_DATA EXTRACT_.
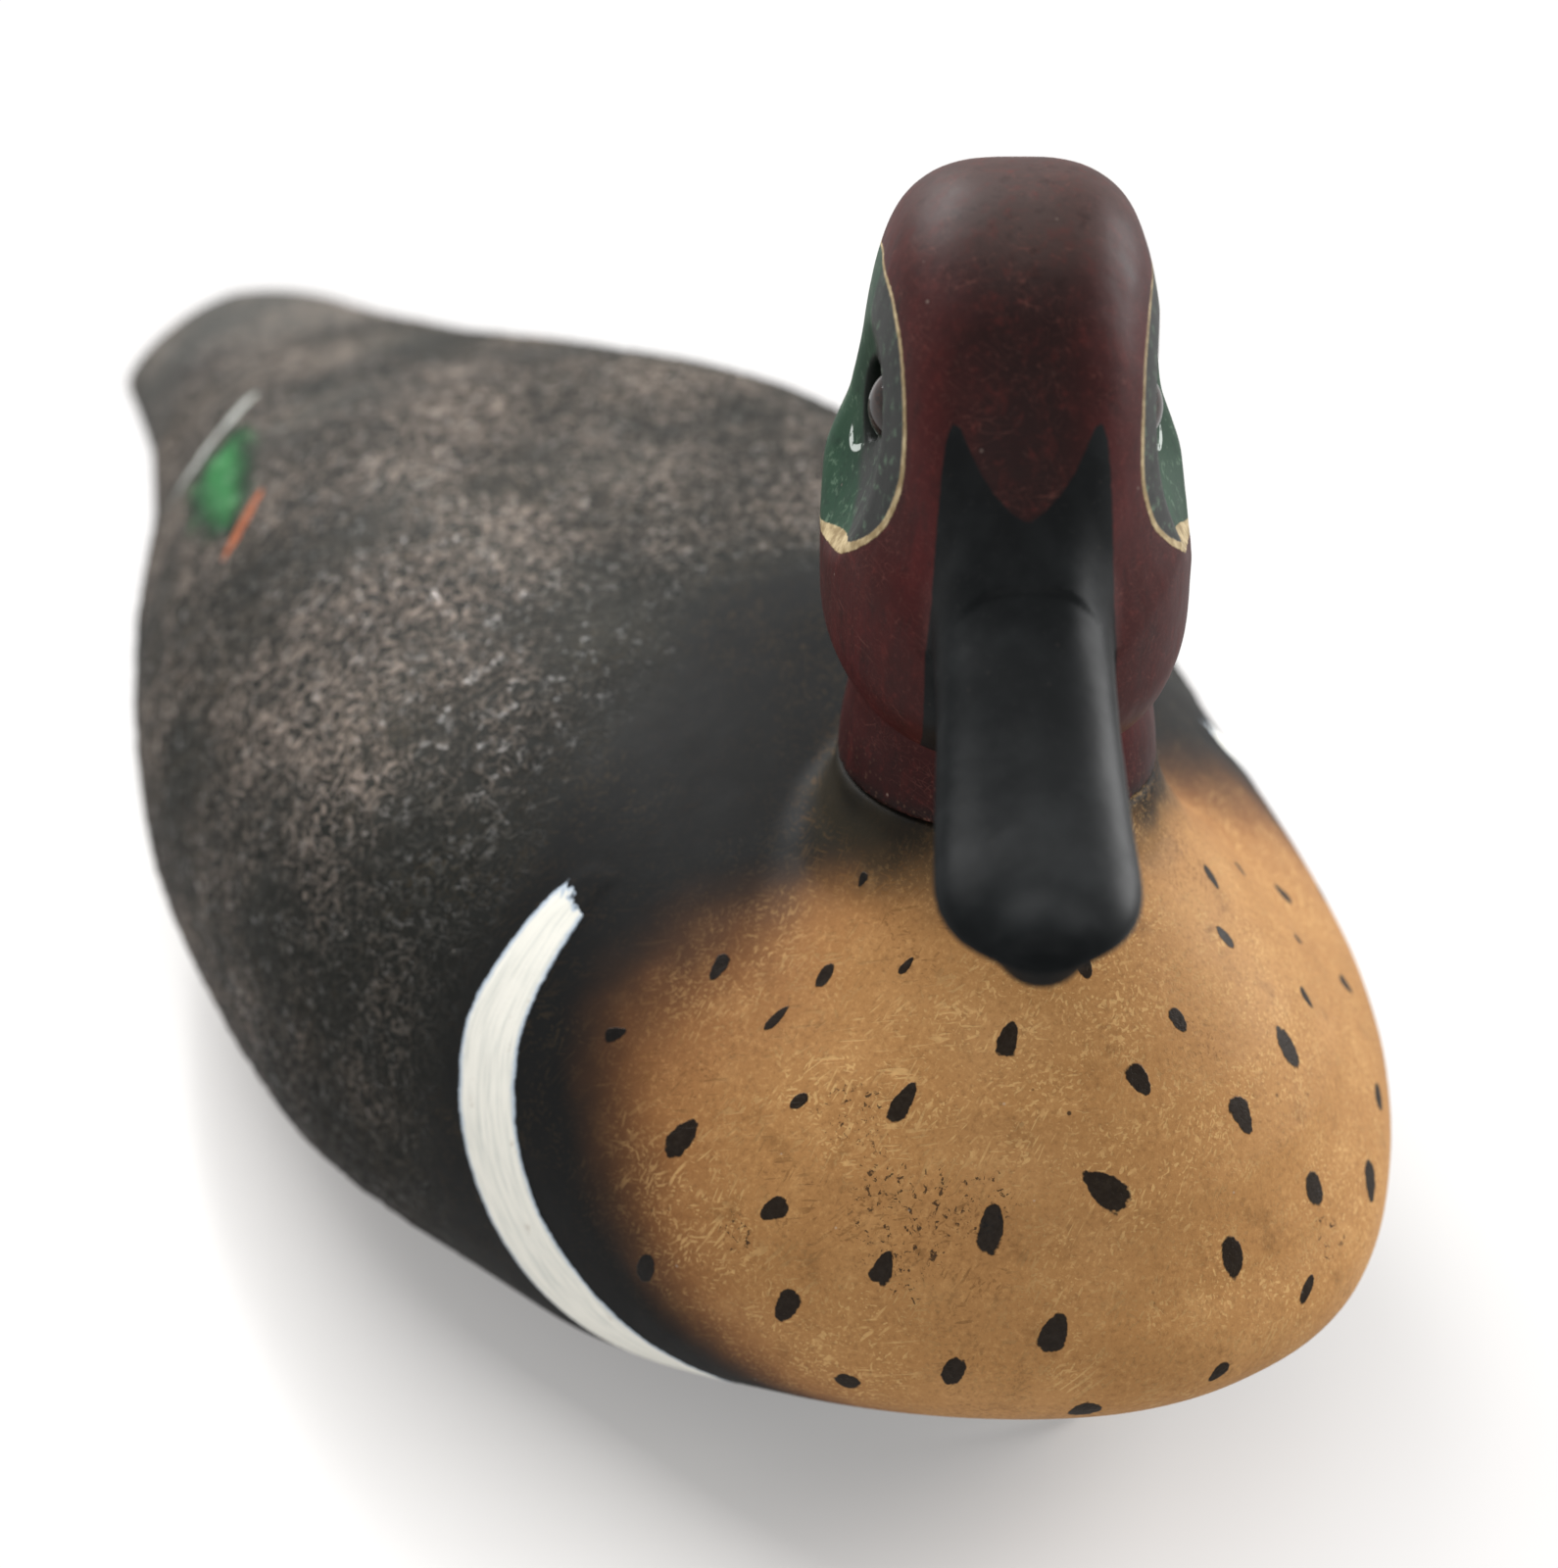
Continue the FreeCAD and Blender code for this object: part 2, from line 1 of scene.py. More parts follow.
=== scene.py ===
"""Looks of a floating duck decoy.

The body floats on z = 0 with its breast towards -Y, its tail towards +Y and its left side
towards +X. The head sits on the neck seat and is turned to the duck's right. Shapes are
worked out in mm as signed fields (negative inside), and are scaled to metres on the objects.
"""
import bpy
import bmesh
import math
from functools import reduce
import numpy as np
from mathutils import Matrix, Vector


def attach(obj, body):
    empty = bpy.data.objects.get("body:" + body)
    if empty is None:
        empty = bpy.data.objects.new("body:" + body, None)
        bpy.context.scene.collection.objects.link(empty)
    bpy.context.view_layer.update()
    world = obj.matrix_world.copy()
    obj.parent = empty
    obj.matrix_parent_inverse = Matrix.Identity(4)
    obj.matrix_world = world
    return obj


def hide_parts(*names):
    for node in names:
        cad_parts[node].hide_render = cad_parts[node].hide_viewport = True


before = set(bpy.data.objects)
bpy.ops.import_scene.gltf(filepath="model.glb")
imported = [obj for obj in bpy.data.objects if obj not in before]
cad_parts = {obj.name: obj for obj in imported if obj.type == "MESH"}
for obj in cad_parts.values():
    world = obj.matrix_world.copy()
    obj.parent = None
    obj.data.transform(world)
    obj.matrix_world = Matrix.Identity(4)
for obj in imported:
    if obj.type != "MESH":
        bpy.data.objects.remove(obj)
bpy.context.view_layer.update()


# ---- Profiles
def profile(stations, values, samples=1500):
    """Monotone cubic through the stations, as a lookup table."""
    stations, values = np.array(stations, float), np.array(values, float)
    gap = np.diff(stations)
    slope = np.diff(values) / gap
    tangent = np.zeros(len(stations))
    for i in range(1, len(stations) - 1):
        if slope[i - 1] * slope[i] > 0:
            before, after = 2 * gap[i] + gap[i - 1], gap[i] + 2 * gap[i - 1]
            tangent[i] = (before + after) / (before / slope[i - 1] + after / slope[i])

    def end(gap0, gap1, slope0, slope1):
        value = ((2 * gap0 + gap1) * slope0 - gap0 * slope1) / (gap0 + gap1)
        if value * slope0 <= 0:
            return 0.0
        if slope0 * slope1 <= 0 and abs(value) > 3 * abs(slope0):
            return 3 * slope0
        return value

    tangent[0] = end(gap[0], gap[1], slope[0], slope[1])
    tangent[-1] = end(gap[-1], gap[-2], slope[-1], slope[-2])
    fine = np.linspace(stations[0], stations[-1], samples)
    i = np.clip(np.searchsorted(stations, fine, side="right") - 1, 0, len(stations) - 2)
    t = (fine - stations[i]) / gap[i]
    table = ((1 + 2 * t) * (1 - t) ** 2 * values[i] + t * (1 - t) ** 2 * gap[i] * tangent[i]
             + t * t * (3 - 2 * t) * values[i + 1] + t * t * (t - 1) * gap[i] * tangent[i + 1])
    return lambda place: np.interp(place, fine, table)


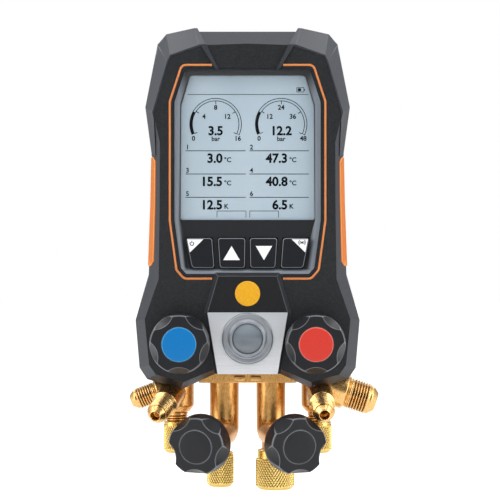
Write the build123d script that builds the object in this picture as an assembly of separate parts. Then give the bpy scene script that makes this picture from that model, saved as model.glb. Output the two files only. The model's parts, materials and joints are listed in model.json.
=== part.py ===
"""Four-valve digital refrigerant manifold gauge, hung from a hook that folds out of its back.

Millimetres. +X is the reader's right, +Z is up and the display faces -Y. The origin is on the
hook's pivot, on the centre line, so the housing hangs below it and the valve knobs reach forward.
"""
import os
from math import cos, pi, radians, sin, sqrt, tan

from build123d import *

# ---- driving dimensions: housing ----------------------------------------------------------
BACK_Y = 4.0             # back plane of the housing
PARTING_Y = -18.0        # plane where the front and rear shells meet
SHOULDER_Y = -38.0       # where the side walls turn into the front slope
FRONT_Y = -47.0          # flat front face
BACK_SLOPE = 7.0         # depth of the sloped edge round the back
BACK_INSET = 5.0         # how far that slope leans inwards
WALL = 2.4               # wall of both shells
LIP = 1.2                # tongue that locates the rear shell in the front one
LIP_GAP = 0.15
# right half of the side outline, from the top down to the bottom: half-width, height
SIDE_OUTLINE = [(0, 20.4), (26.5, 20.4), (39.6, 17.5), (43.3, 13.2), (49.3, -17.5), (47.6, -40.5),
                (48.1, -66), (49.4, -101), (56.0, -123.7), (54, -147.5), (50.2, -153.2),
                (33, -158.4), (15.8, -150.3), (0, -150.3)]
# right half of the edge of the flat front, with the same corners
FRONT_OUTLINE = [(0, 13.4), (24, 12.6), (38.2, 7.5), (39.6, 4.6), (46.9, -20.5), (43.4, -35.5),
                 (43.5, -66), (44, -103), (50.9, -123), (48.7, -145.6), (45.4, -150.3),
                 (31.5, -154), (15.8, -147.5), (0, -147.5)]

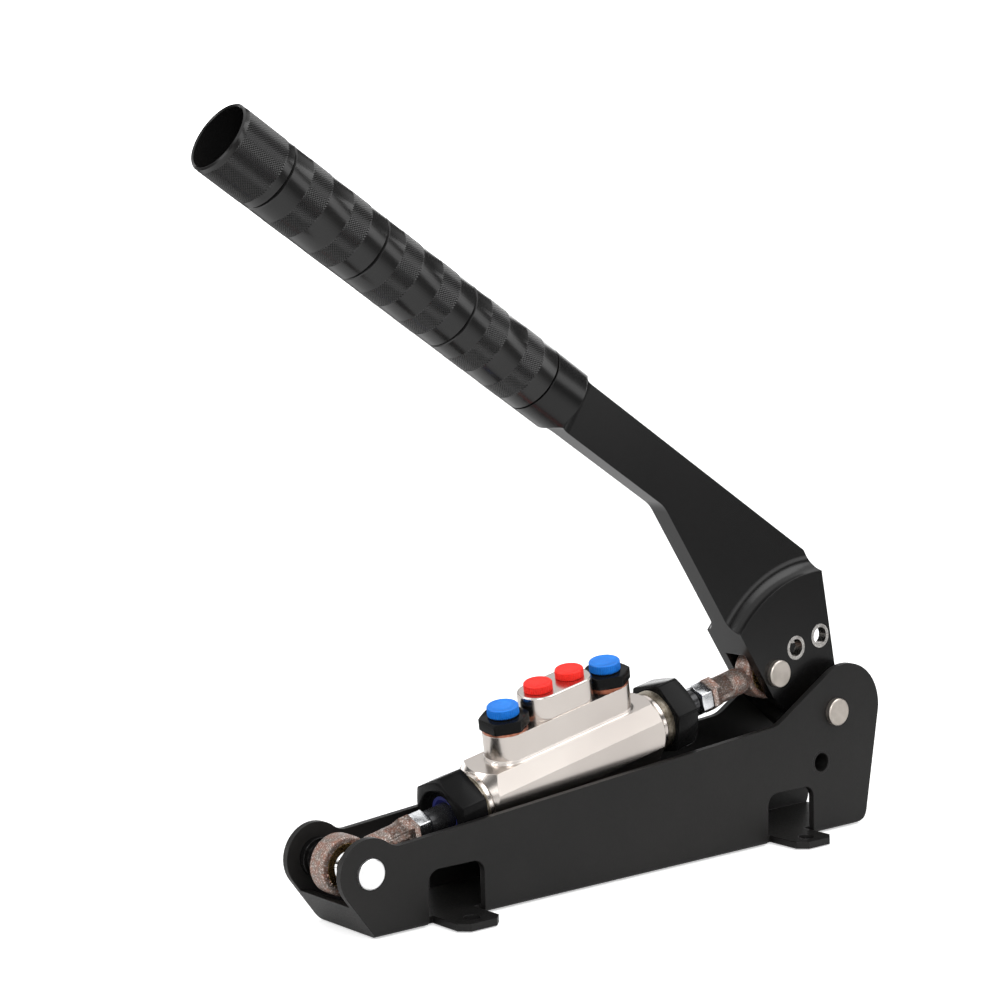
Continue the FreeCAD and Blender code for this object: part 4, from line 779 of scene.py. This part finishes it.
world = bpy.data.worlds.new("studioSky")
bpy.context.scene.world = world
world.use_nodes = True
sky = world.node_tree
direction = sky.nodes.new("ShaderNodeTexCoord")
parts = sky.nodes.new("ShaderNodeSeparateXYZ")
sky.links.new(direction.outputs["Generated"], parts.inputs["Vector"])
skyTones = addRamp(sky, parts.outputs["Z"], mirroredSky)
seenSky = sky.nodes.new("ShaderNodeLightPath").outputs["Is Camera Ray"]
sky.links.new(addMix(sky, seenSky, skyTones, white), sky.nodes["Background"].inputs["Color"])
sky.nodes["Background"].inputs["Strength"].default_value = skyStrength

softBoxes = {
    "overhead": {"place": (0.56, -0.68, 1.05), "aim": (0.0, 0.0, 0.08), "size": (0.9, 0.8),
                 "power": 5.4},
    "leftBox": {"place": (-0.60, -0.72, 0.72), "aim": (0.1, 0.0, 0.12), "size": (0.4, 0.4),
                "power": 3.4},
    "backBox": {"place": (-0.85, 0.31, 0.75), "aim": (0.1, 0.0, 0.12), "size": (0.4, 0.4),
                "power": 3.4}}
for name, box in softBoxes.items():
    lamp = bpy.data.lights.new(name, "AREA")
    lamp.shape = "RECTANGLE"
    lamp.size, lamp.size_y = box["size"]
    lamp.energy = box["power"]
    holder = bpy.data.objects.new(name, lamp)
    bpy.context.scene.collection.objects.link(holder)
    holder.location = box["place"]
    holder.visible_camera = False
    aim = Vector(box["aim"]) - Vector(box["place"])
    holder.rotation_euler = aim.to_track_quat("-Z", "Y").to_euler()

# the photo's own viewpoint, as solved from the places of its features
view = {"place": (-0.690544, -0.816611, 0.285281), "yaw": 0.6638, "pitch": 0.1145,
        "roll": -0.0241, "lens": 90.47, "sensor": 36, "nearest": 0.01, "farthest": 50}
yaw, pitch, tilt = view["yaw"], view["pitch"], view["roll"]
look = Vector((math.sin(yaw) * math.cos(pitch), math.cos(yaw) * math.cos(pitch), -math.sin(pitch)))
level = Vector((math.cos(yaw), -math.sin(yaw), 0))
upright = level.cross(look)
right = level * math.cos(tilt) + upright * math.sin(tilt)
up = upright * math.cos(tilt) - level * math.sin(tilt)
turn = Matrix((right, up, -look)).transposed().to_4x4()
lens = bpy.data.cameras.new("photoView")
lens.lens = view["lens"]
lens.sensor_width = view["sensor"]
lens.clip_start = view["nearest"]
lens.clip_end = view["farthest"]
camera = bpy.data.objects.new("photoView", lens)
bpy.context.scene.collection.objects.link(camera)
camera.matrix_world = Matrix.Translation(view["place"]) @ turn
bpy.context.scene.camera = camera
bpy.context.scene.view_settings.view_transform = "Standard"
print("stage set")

_WHAT THE EXERCISE ASKS_.
Write out the listing word for word, omitting the pictures it holds.

_RESULT FOR THIS TASK_.
Continue the FreeCAD and Blender code for this object: part 2, from line 1 of scene.py. More parts follow.
=== scene.py ===
"""Looks of a floating duck decoy.

The body floats on z = 0 with its breast towards -Y, its tail towards +Y and its left side
towards +X. The head sits on the neck seat and is turned to the duck's right. Shapes are
worked out in mm as signed fields (negative inside), and are scaled to metres on the objects.
"""
import bpy
import bmesh
import math
from functools import reduce
import numpy as np
from mathutils import Matrix, Vector


def attach(obj, body):
    empty = bpy.data.objects.get("body:" + body)
    if empty is None:
        empty = bpy.data.objects.new("body:" + body, None)
        bpy.context.scene.collection.objects.link(empty)
    bpy.context.view_layer.update()
    world = obj.matrix_world.copy()
    obj.parent = empty
    obj.matrix_parent_inverse = Matrix.Identity(4)
    obj.matrix_world = world
    return obj


def hide_parts(*names):
    for node in names:
        cad_parts[node].hide_render = cad_parts[node].hide_viewport = True


before = set(bpy.data.objects)
bpy.ops.import_scene.gltf(filepath="model.glb")
imported = [obj for obj in bpy.data.objects if obj not in before]
cad_parts = {obj.name: obj for obj in imported if obj.type == "MESH"}
for obj in cad_parts.values():
    world = obj.matrix_world.copy()
    obj.parent = None
    obj.data.transform(world)
    obj.matrix_world = Matrix.Identity(4)
for obj in imported:
    if obj.type != "MESH":
        bpy.data.objects.remove(obj)
bpy.context.view_layer.update()


# ---- Profiles
def profile(stations, values, samples=1500):
    """Monotone cubic through the stations, as a lookup table."""
    stations, values = np.array(stations, float), np.array(values, float)
    gap = np.diff(stations)
    slope = np.diff(values) / gap
    tangent = np.zeros(len(stations))
    for i in range(1, len(stations) - 1):
        if slope[i - 1] * slope[i] > 0:
            before, after = 2 * gap[i] + gap[i - 1], gap[i] + 2 * gap[i - 1]
            tangent[i] = (before + after) / (before / slope[i - 1] + after / slope[i])

    def end(gap0, gap1, slope0, slope1):
        value = ((2 * gap0 + gap1) * slope0 - gap0 * slope1) / (gap0 + gap1)
        if value * slope0 <= 0:
            return 0.0
        if slope0 * slope1 <= 0 and abs(value) > 3 * abs(slope0):
            return 3 * slope0
        return value

    tangent[0] = end(gap[0], gap[1], slope[0], slope[1])
    tangent[-1] = end(gap[-1], gap[-2], slope[-1], slope[-2])
    fine = np.linspace(stations[0], stations[-1], samples)
    i = np.clip(np.searchsorted(stations, fine, side="right") - 1, 0, len(stations) - 2)
    t = (fine - stations[i]) / gap[i]
    table = ((1 + 2 * t) * (1 - t) ** 2 * values[i] + t * (1 - t) ** 2 * gap[i] * tangent[i]
             + t * t * (3 - 2 * t) * values[i + 1] + t * t * (t - 1) * gap[i] * tangent[i + 1])
    return lambda place: np.interp(place, fine, table)


Write the build123d script that builds the object in this picture as an assembly of separate parts. Then give the bpy scene script that makes this picture from that model, saved as model.glb. Output the two files only. The model's parts, materials and joints are listed in model.json.
=== part.py ===
"""Four-valve digital refrigerant manifold gauge, hung from a hook that folds out of its back.

Millimetres. +X is the reader's right, +Z is up and the display faces -Y. The origin is on the
hook's pivot, on the centre line, so the housing hangs below it and the valve knobs reach forward.
"""
import os
from math import cos, pi, radians, sin, sqrt, tan

from build123d import *

# ---- driving dimensions: housing ----------------------------------------------------------
BACK_Y = 4.0             # back plane of the housing
PARTING_Y = -18.0        # plane where the front and rear shells meet
SHOULDER_Y = -38.0       # where the side walls turn into the front slope
FRONT_Y = -47.0          # flat front face
BACK_SLOPE = 7.0         # depth of the sloped edge round the back
BACK_INSET = 5.0         # how far that slope leans inwards
WALL = 2.4               # wall of both shells
LIP = 1.2                # tongue that locates the rear shell in the front one
LIP_GAP = 0.15
# right half of the side outline, from the top down to the bottom: half-width, height
SIDE_OUTLINE = [(0, 20.4), (26.5, 20.4), (39.6, 17.5), (43.3, 13.2), (49.3, -17.5), (47.6, -40.5),
                (48.1, -66), (49.4, -101), (56.0, -123.7), (54, -147.5), (50.2, -153.2),
                (33, -158.4), (15.8, -150.3), (0, -150.3)]
# right half of the edge of the flat front, with the same corners
FRONT_OUTLINE = [(0, 13.4), (24, 12.6), (38.2, 7.5), (39.6, 4.6), (46.9, -20.5), (43.4, -35.5),
                 (43.5, -66), (44, -103), (50.9, -123), (48.7, -145.6), (45.4, -150.3),
                 (31.5, -154), (15.8, -147.5), (0, -147.5)]

Continue the FreeCAD and Blender code for this object: part 4, from line 779 of scene.py. This part finishes it.
world = bpy.data.worlds.new("studioSky")
bpy.context.scene.world = world
world.use_nodes = True
sky = world.node_tree
direction = sky.nodes.new("ShaderNodeTexCoord")
parts = sky.nodes.new("ShaderNodeSeparateXYZ")
sky.links.new(direction.outputs["Generated"], parts.inputs["Vector"])
skyTones = addRamp(sky, parts.outputs["Z"], mirroredSky)
seenSky = sky.nodes.new("ShaderNodeLightPath").outputs["Is Camera Ray"]
sky.links.new(addMix(sky, seenSky, skyTones, white), sky.nodes["Background"].inputs["Color"])
sky.nodes["Background"].inputs["Strength"].default_value = skyStrength

softBoxes = {
    "overhead": {"place": (0.56, -0.68, 1.05), "aim": (0.0, 0.0, 0.08), "size": (0.9, 0.8),
                 "power": 5.4},
    "leftBox": {"place": (-0.60, -0.72, 0.72), "aim": (0.1, 0.0, 0.12), "size": (0.4, 0.4),
                "power": 3.4},
    "backBox": {"place": (-0.85, 0.31, 0.75), "aim": (0.1, 0.0, 0.12), "size": (0.4, 0.4),
                "power": 3.4}}
for name, box in softBoxes.items():
    lamp = bpy.data.lights.new(name, "AREA")
    lamp.shape = "RECTANGLE"
    lamp.size, lamp.size_y = box["size"]
    lamp.energy = box["power"]
    holder = bpy.data.objects.new(name, lamp)
    bpy.context.scene.collection.objects.link(holder)
    holder.location = box["place"]
    holder.visible_camera = False
    aim = Vector(box["aim"]) - Vector(box["place"])
    holder.rotation_euler = aim.to_track_quat("-Z", "Y").to_euler()

# the photo's own viewpoint, as solved from the places of its features
view = {"place": (-0.690544, -0.816611, 0.285281), "yaw": 0.6638, "pitch": 0.1145,
        "roll": -0.0241, "lens": 90.47, "sensor": 36, "nearest": 0.01, "farthest": 50}
yaw, pitch, tilt = view["yaw"], view["pitch"], view["roll"]
look = Vector((math.sin(yaw) * math.cos(pitch), math.cos(yaw) * math.cos(pitch), -math.sin(pitch)))
level = Vector((math.cos(yaw), -math.sin(yaw), 0))
upright = level.cross(look)
right = level * math.cos(tilt) + upright * math.sin(tilt)
up = upright * math.cos(tilt) - level * math.sin(tilt)
turn = Matrix((right, up, -look)).transposed().to_4x4()
lens = bpy.data.cameras.new("photoView")
lens.lens = view["lens"]
lens.sensor_width = view["sensor"]
lens.clip_start = view["nearest"]
lens.clip_end = view["farthest"]
camera = bpy.data.objects.new("photoView", lens)
bpy.context.scene.collection.objects.link(camera)
camera.matrix_world = Matrix.Translation(view["place"]) @ turn
bpy.context.scene.camera = camera
bpy.context.scene.view_settings.view_transform = "Standard"
print("stage set")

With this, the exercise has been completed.